Self-supervised Pretraining for Decision Foundation Model: Formulation, Pipeline and Challenges
Xiaoqian Liu, Jianbin Jiao, Junge Zhang
TL;DR
The paper addresses the inefficiencies and limited generalization of traditional decision-making methods by advocating a Pretrain-Then-Adapt framework that leverages large-scale, self-supervised pretraining on diverse trajectories to produce a reusable representation for downstream tasks. It formalizes sequential decision-making via MDPs/POMDPs, recasts RL as sequence modeling, and surveys data collection, tokenization, and pretraining objectives tailored to decision tasks, followed by adaptation via fine-tuning or zero-shot approaches. Key contributions include taxonomy of pretraining data quality, multi-modal trajectory tokenization schemes, a range of pretraining objectives (next-token, masked-token, and contrastive variants), and practical downstream strategies (BC, offline/online RL, and PEFT).
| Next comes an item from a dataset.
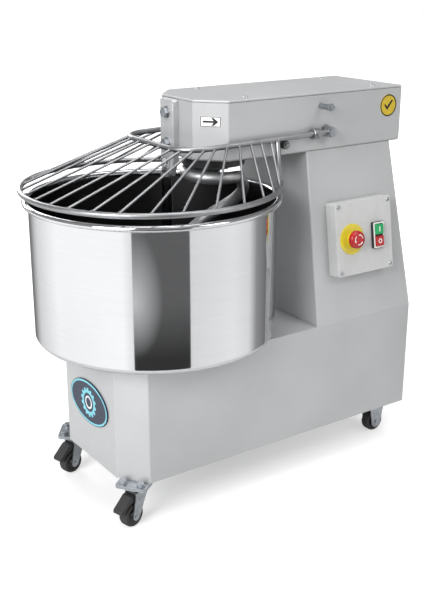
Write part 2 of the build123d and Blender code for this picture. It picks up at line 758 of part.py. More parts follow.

The paper also identifies challenges in tokenization, objective design, data quality, catastrophic forgetting, and the lack of unified downstream evaluation, outlining directions toward robust, scalable decision foundation models with real-world impact.
Abstract
Decision-making is a dynamic process requiring perception, memory, and reasoning to make choices and find optimal policies. Traditional approaches to decision-making suffer from sample efficiency and generalization, while large-scale self-supervised pretraining has enabled fast adaptation with fine-tuning or few-shot learning in language and vision. We thus argue to integrate knowledge acquired from generic large-scale self-supervised pretraining into downstream decision-making problems. We propose Pretrain-Then-Adapt pipeline and survey recent work on data collection, pretraining objectives and adaptation strategies for decision-making pretraining and downstream inference. Finally, we identify critical challenges and future directions for developing decision foundation model with the help of generic and flexible self-supervised pretraining.